Saved entries

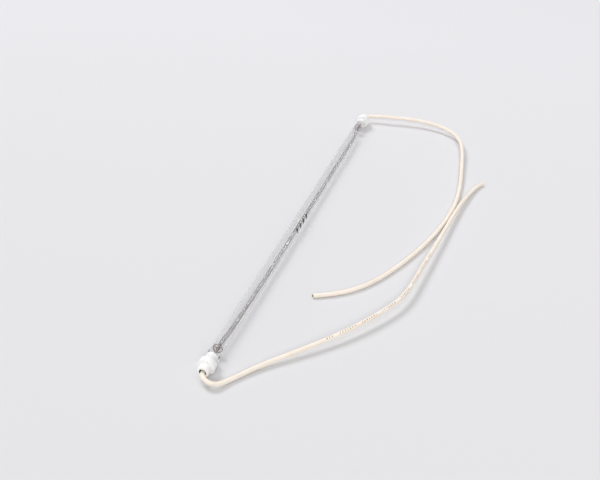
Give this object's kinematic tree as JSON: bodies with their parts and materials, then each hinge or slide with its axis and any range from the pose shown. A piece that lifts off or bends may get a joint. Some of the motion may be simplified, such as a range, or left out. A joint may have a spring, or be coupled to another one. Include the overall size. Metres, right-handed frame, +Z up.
{
  "type": "quartz heating element",
  "caption": "Infrared heating element of a food warmer: a quartz tube with a resistance coil inside, a stepped ceramic cap on each end and an insulated lead out of each cap.",
  "frame": {"origin": "on the surface that the element lies on, under the middle of the tube: the bottom centre of the box of the element without its leads", "axes": "+X along the tube, from the near cap to the far cap; +Z up, away from the surface; the leads lie on the -Y side"},
  "size_m": [0.4687, 0.159, 0.014],
  "materials": {
    "quartz": "clear fused quartz, fire polished",
    "resistance_wire": "nickel-chrome wire, lightly oxidised",
    "ceramic": "white unglazed steatite, smooth",
    "cement": "off-white refractory cement, rough",
    "oxidised_steel": "dark oxidised stainless steel",
    "nickel": "nickel, satin",
    "conductor": "stranded copper, dulled",
    "lead_jacket": "cream heat-resistant jacket, satin"
  },
  "bodies": {
    "root": {"quartz_tube": "quartz", "heating_coil": "resistance_wire", "ceramic_cap_near": "ceramic", "ceramic_cap_far": "ceramic", "cement_sleeve_near": "cement", "cement_sleeve_far": "cement", "potting_plug_near": "cement", "potting_plug_far": "cement", "centring_ring_near": "oxidised_steel", "centring_ring_far": "oxidised_steel", "terminal_pin_near": "nickel", "terminal_pin_far": "nickel", "crimp_barrel_near": "nickel", "crimp_barrel_far": "nickel", "conductor_core_near": "conductor", "conductor_core_far": "conductor", "conductor_tip_near": "conductor", "conductor_tip_far": "conductor", "lead_bend_near": "lead_jacket", "lead_run_near": "lead_jacket", "lead_bend_far": "lead_jacket", "lead_run_far": "lead_jacket"}
  },
  "joints": []
}
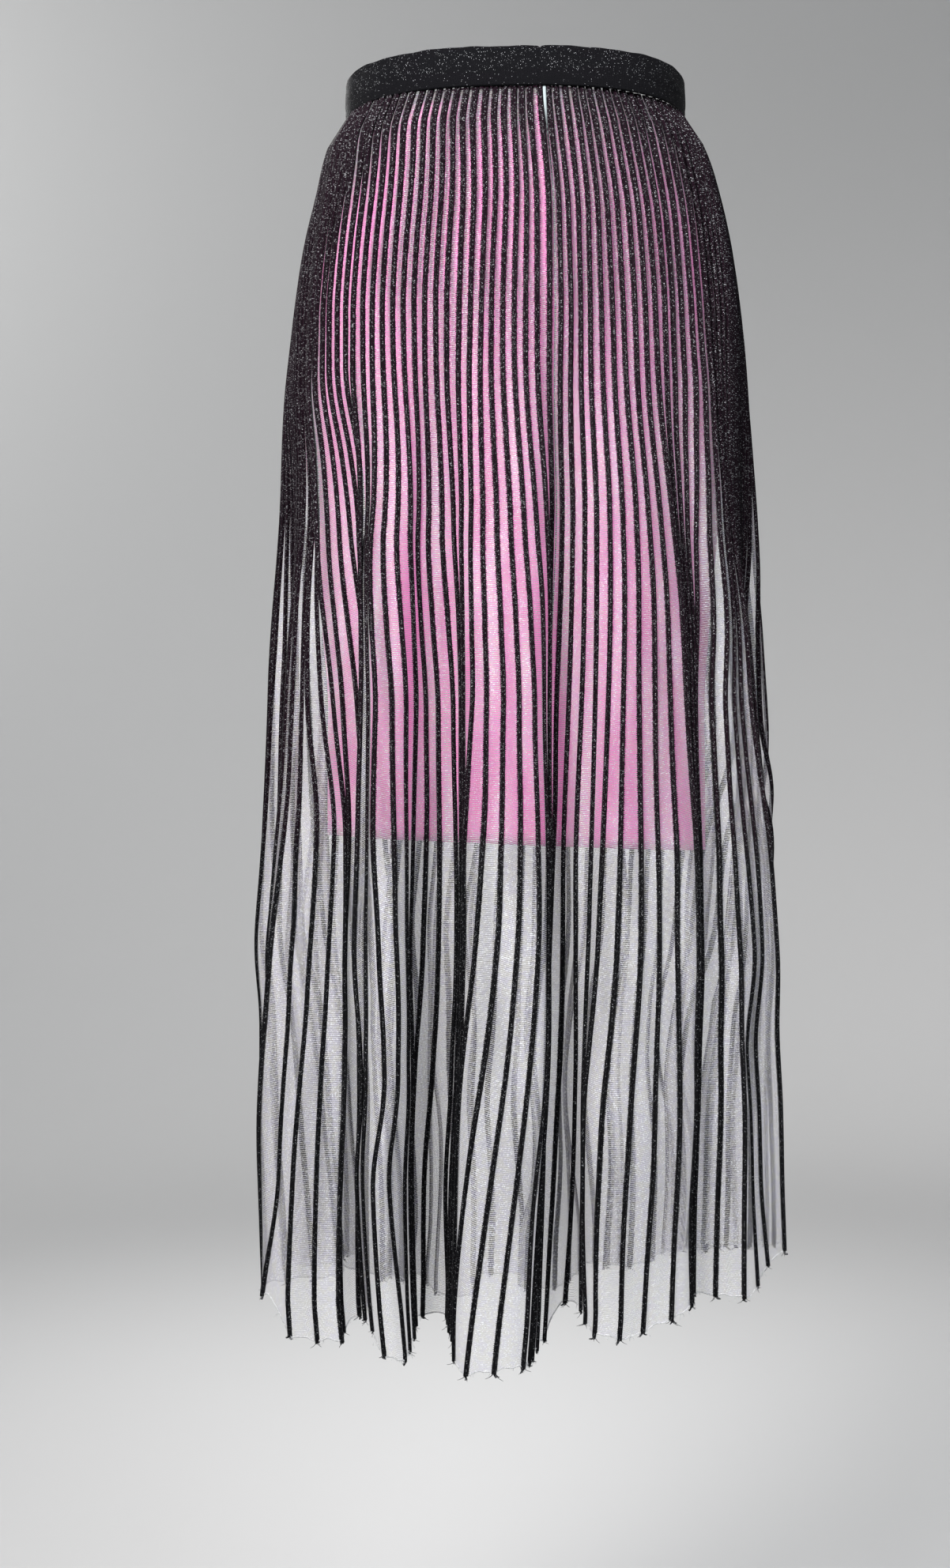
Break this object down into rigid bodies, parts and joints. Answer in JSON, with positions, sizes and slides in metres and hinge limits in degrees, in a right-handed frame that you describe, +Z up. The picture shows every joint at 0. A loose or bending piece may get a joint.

What is required: Make an exact copy of every line in the data.

Result:
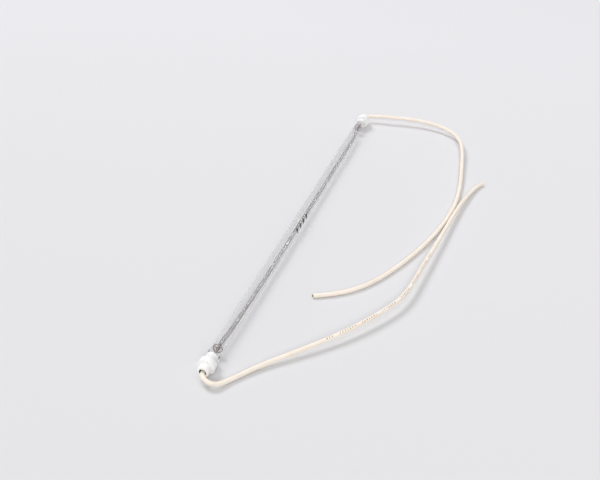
Give this object's kinematic tree as JSON: bodies with their parts and materials, then each hinge or slide with its axis and any range from the pose shown. A piece that lifts off or bends may get a joint. Some of the motion may be simplified, such as a range, or left out. A joint may have a spring, or be coupled to another one. Include the overall size. Metres, right-handed frame, +Z up.
{
  "type": "quartz heating element",
  "caption": "Infrared heating element of a food warmer: a quartz tube with a resistance coil inside, a stepped ceramic cap on each end and an insulated lead out of each cap.",
  "frame": {"origin": "on the surface that the element lies on, under the middle of the tube: the bottom centre of the box of the element without its leads", "axes": "+X along the tube, from the near cap to the far cap; +Z up, away from the surface; the leads lie on the -Y side"},
  "size_m": [0.4687, 0.159, 0.014],
  "materials": {
    "quartz": "clear fused quartz, fire polished",
    "resistance_wire": "nickel-chrome wire, lightly oxidised",
    "ceramic": "white unglazed steatite, smooth",
    "cement": "off-white refractory cement, rough",
    "oxidised_steel": "dark oxidised stainless steel",
    "nickel": "nickel, satin",
    "conductor": "stranded copper, dulled",
    "lead_jacket": "cream heat-resistant jacket, satin"
  },
  "bodies": {
    "root": {"quartz_tube": "quartz", "heating_coil": "resistance_wire", "ceramic_cap_near": "ceramic", "ceramic_cap_far": "ceramic", "cement_sleeve_near": "cement", "cement_sleeve_far": "cement", "potting_plug_near": "cement", "potting_plug_far": "cement", "centring_ring_near": "oxidised_steel", "centring_ring_far": "oxidised_steel", "terminal_pin_near": "nickel", "terminal_pin_far": "nickel", "crimp_barrel_near": "nickel", "crimp_barrel_far": "nickel", "conductor_core_near": "conductor", "conductor_core_far": "conductor", "conductor_tip_near": "conductor", "conductor_tip_far": "conductor", "lead_bend_near": "lead_jacket", "lead_run_near": "lead_jacket", "lead_bend_far": "lead_jacket", "lead_run_far": "lead_jacket"}
  },
  "joints": []
}
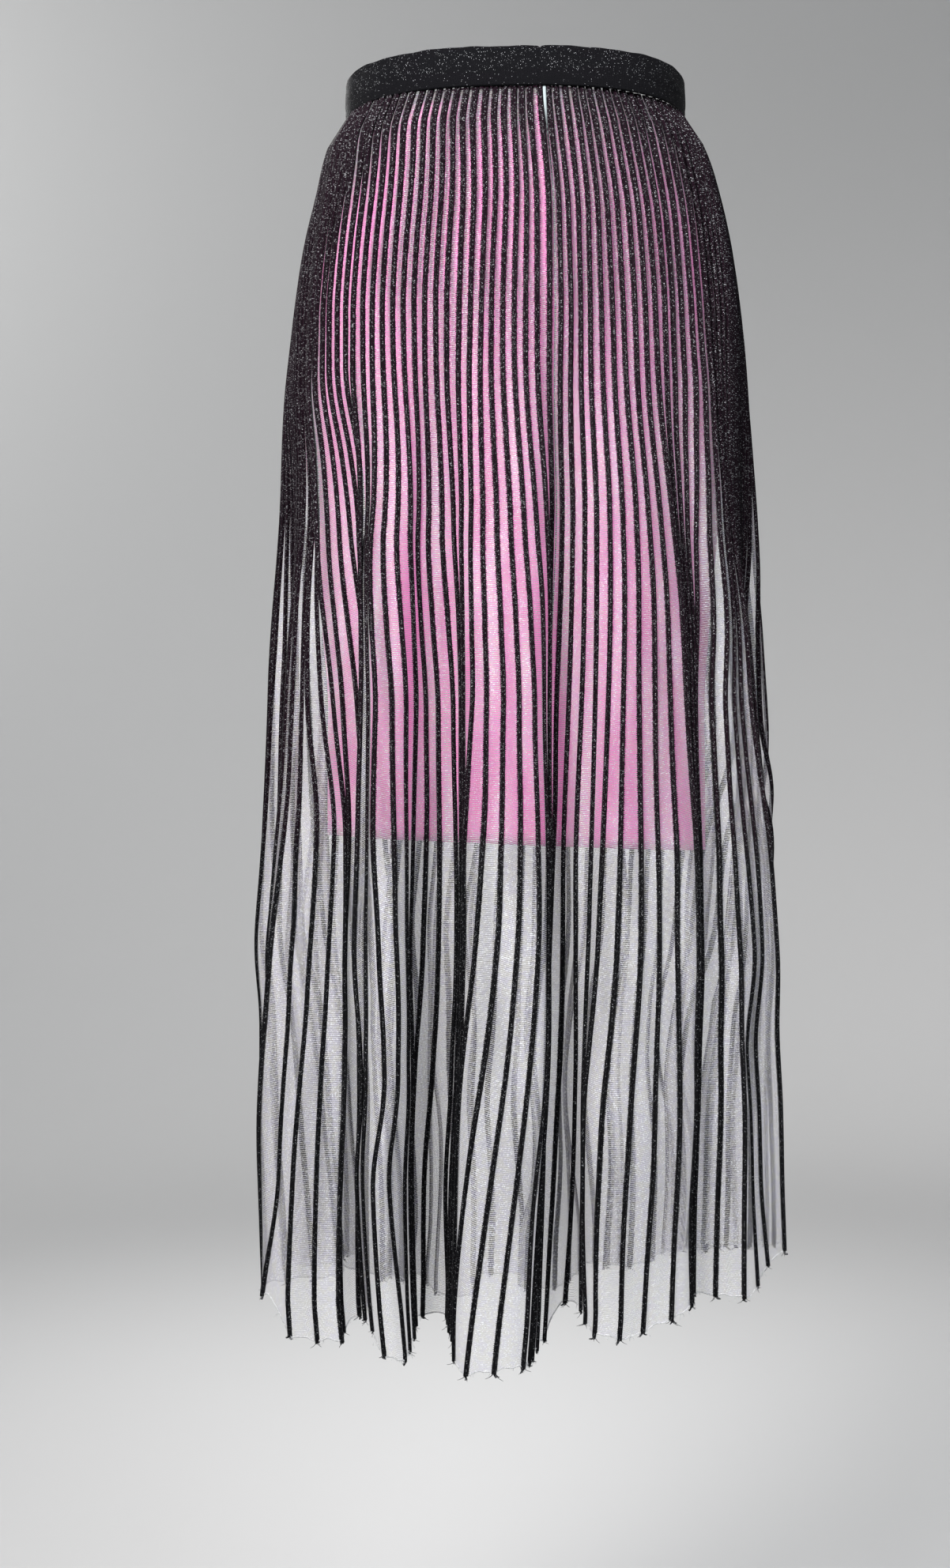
Break this object down into rigid bodies, parts and joints. Answer in JSON, with positions, sizes and slides in metres and hinge limits in degrees, in a right-handed frame that you describe, +Z up. The picture shows every joint at 0. A loose or bending piece may get a joint.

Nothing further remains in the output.